- _What the task requires_:
Within the data that follows, set down exactly the lines from the one containing "const plant = new THREE.Group();" through the one containing "obj.matrix_world = world", both ends included.

- _Listed entries_:
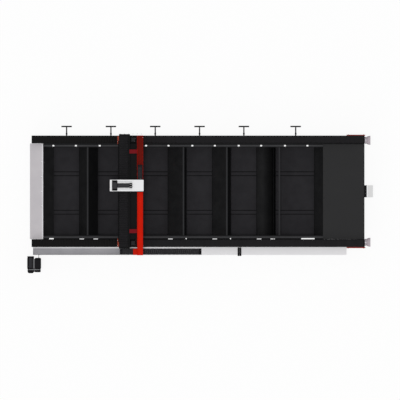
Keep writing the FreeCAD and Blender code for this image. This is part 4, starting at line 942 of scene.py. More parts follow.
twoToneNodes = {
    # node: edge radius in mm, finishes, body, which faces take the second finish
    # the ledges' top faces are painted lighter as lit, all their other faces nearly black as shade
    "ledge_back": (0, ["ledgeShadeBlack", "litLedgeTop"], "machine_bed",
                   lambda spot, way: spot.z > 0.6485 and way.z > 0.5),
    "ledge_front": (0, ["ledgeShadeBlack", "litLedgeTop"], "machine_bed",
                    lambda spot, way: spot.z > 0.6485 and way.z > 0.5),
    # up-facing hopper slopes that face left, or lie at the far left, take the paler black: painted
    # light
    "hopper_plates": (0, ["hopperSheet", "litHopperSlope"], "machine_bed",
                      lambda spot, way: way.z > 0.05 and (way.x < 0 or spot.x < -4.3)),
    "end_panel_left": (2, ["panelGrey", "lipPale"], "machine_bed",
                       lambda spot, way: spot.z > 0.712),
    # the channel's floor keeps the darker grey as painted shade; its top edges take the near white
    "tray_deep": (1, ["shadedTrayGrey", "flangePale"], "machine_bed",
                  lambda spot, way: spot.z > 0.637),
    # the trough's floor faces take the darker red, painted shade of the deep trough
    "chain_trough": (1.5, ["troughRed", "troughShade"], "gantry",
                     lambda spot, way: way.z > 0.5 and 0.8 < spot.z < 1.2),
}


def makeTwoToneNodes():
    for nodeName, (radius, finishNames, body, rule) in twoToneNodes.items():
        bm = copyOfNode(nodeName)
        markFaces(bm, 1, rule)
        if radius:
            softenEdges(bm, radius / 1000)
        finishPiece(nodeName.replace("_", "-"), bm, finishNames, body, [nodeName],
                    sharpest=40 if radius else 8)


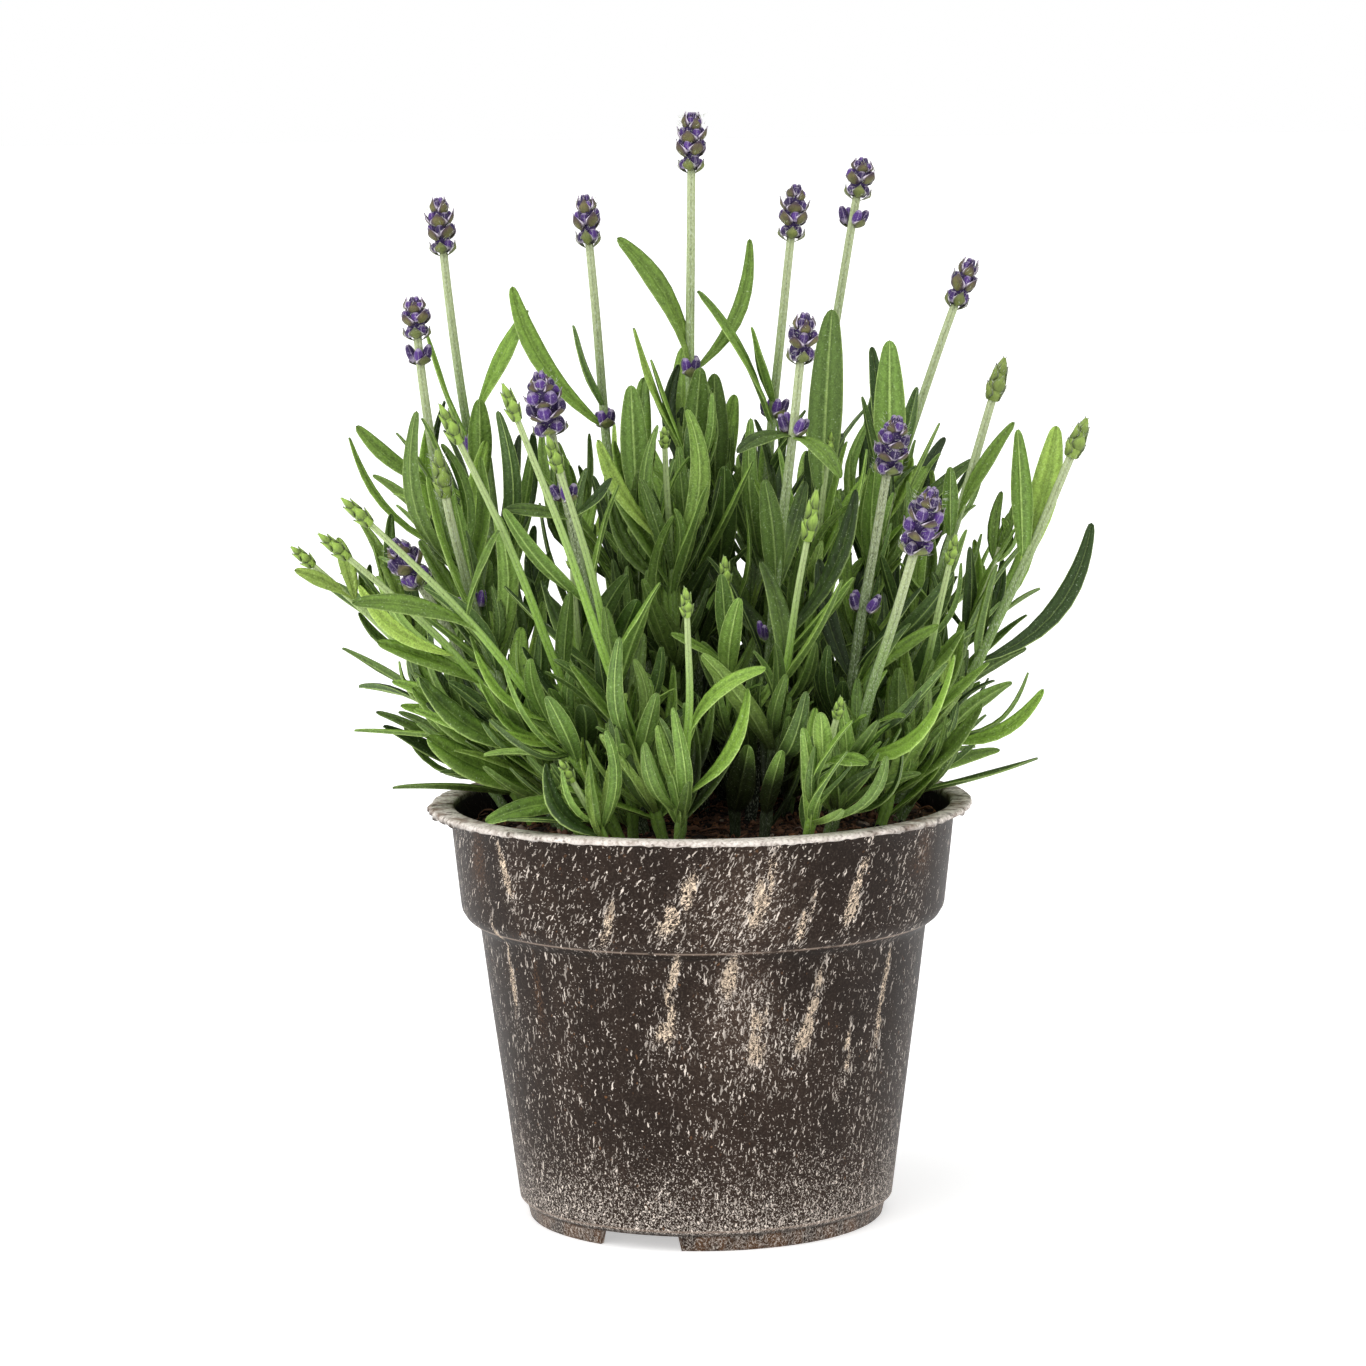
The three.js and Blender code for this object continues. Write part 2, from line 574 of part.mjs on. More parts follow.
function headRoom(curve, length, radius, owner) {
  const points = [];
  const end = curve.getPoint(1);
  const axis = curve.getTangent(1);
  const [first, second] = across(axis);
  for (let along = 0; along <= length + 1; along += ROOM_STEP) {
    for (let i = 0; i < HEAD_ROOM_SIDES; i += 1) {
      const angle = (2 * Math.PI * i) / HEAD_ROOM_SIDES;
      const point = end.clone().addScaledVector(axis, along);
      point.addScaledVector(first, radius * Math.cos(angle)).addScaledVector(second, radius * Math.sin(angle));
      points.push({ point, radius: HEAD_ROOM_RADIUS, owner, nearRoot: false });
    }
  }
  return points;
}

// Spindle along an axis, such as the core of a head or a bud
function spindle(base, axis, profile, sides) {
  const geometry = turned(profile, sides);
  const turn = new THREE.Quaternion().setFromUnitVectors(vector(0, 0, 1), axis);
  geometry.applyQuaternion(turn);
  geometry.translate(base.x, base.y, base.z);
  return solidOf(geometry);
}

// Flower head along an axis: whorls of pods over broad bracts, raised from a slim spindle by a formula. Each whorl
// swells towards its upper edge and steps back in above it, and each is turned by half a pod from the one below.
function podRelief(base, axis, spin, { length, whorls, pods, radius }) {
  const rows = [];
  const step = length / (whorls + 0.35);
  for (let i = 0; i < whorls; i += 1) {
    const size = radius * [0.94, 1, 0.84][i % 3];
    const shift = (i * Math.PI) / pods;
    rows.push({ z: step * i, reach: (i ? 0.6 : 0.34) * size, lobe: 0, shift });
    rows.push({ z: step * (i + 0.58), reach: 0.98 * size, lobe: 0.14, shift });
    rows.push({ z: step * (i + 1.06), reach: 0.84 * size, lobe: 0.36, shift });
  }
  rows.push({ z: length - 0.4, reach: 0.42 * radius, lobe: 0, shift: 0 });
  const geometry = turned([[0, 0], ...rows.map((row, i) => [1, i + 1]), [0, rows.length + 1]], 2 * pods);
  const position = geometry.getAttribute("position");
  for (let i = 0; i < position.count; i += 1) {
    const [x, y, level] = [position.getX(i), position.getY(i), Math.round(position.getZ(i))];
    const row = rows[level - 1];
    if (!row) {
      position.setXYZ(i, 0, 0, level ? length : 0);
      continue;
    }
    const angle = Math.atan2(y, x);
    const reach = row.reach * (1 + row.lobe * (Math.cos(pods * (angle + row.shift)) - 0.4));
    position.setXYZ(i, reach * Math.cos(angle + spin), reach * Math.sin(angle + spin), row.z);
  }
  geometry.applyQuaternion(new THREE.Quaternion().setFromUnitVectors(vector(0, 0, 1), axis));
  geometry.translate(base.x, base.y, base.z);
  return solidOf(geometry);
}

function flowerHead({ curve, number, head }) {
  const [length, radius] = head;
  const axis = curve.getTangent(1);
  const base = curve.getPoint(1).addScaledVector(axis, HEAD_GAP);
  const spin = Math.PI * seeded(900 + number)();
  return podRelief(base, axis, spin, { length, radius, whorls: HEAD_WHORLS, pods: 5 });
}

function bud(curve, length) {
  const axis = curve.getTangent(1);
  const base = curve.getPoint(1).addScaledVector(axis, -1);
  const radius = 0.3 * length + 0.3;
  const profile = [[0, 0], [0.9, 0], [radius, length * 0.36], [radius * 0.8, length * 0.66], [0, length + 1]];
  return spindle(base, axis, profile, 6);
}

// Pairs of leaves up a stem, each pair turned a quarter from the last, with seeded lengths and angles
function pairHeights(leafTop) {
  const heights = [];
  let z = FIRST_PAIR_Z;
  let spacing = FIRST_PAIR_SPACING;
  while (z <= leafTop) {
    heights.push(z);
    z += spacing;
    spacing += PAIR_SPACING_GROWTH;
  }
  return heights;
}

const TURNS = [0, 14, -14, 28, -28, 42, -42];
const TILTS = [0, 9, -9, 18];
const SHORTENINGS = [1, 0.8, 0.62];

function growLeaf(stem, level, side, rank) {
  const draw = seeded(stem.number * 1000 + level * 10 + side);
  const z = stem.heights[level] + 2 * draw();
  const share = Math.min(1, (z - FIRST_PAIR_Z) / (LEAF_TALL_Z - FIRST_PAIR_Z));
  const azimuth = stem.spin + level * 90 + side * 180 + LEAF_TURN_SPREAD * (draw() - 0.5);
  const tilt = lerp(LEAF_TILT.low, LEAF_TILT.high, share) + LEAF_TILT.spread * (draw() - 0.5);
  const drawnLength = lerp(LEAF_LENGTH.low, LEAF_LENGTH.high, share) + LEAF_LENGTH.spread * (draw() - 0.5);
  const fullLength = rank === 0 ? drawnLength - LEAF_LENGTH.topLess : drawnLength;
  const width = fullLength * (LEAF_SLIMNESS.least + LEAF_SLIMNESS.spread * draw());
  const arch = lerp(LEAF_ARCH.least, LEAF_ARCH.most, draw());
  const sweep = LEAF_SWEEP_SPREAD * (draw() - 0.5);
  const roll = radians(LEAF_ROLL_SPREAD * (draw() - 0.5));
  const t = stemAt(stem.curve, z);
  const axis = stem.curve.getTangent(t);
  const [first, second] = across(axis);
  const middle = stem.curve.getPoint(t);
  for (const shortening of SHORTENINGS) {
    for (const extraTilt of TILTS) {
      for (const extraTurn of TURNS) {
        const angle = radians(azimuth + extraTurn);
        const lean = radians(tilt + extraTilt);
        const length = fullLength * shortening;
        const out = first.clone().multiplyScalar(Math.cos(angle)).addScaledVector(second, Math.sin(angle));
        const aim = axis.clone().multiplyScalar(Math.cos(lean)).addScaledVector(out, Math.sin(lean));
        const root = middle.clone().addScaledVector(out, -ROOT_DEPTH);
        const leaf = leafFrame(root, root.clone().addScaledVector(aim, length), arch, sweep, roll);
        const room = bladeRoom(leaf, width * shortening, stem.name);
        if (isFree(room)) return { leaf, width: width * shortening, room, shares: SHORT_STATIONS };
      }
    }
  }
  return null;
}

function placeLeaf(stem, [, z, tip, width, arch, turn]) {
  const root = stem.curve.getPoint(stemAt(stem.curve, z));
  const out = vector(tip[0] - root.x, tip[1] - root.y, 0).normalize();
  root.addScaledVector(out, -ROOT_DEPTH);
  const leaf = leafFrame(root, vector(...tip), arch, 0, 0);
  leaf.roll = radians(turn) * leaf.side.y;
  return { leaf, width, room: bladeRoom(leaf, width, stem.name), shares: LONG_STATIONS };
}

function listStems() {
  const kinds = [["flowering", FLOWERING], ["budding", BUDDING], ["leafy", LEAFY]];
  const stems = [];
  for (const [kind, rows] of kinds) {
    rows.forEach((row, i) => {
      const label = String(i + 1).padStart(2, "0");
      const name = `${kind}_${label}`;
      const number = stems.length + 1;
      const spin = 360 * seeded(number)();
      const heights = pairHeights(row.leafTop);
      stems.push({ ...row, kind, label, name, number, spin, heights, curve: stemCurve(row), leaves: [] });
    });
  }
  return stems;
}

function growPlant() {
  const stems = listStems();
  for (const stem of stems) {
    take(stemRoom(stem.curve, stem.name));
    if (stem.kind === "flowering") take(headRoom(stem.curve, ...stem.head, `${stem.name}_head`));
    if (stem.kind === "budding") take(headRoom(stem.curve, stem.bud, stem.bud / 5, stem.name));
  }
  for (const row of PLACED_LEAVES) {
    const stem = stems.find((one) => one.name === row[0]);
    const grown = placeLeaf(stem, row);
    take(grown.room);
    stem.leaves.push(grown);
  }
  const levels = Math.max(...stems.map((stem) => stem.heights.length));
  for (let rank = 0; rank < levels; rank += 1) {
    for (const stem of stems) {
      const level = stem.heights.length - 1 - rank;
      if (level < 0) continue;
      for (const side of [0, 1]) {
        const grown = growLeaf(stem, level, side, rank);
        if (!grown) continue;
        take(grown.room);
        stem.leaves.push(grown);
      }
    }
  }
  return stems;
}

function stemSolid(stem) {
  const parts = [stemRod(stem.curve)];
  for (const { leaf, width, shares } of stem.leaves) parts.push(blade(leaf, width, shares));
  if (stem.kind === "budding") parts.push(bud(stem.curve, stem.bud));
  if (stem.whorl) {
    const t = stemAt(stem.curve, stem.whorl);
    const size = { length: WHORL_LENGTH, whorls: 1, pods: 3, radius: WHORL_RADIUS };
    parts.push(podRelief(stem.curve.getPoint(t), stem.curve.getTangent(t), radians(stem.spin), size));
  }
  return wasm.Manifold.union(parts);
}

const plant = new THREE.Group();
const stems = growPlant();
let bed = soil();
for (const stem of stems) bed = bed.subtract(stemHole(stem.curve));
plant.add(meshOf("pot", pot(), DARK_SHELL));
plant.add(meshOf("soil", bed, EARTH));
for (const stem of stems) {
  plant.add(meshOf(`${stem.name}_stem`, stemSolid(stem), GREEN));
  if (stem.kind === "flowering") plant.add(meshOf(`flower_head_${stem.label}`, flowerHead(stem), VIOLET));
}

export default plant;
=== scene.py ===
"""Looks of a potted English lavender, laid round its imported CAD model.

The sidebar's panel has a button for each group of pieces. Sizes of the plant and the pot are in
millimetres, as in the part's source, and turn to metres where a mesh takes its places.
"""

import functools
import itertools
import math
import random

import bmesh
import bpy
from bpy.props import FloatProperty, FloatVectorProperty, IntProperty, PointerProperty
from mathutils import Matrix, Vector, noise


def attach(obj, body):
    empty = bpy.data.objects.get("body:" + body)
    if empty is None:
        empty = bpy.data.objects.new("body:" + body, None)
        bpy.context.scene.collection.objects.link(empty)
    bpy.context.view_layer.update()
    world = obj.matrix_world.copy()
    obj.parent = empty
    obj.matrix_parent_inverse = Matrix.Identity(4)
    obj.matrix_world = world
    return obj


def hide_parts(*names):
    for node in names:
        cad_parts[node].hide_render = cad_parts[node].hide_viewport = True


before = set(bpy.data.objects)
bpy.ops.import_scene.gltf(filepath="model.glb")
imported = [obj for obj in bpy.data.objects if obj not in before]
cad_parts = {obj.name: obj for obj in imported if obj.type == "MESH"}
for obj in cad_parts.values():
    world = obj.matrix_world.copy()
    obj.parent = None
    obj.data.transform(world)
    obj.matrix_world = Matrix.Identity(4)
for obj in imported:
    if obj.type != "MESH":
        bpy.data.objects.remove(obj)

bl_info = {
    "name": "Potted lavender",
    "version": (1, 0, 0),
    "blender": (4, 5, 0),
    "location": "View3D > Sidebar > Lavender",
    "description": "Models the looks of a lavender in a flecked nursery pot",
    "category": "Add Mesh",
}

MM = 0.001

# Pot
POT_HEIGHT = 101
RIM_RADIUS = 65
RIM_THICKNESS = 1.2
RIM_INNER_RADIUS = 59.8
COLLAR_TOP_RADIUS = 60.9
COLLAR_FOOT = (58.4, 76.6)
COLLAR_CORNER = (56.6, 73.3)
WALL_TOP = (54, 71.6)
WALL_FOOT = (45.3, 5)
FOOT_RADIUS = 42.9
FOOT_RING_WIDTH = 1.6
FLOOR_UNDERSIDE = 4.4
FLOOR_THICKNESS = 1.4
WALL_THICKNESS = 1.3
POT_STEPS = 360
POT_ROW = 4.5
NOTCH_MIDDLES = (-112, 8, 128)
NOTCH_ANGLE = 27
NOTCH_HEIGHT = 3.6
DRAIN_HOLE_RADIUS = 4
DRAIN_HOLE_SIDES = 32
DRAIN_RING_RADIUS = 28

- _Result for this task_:
const plant = new THREE.Group();
const stems = growPlant();
let bed = soil();
for (const stem of stems) bed = bed.subtract(stemHole(stem.curve));
plant.add(meshOf("pot", pot(), DARK_SHELL));
plant.add(meshOf("soil", bed, EARTH));
for (const stem of stems) {
  plant.add(meshOf(`${stem.name}_stem`, stemSolid(stem), GREEN));
  if (stem.kind === "flowering") plant.add(meshOf(`flower_head_${stem.label}`, flowerHead(stem), VIOLET));
}

export default plant;
=== scene.py ===
"""Looks of a potted English lavender, laid round its imported CAD model.

The sidebar's panel has a button for each group of pieces. Sizes of the plant and the pot are in
millimetres, as in the part's source, and turn to metres where a mesh takes its places.
"""

import functools
import itertools
import math
import random

import bmesh
import bpy
from bpy.props import FloatProperty, FloatVectorProperty, IntProperty, PointerProperty
from mathutils import Matrix, Vector, noise


def attach(obj, body):
    empty = bpy.data.objects.get("body:" + body)
    if empty is None:
        empty = bpy.data.objects.new("body:" + body, None)
        bpy.context.scene.collection.objects.link(empty)
    bpy.context.view_layer.update()
    world = obj.matrix_world.copy()
    obj.parent = empty
    obj.matrix_parent_inverse = Matrix.Identity(4)
    obj.matrix_world = world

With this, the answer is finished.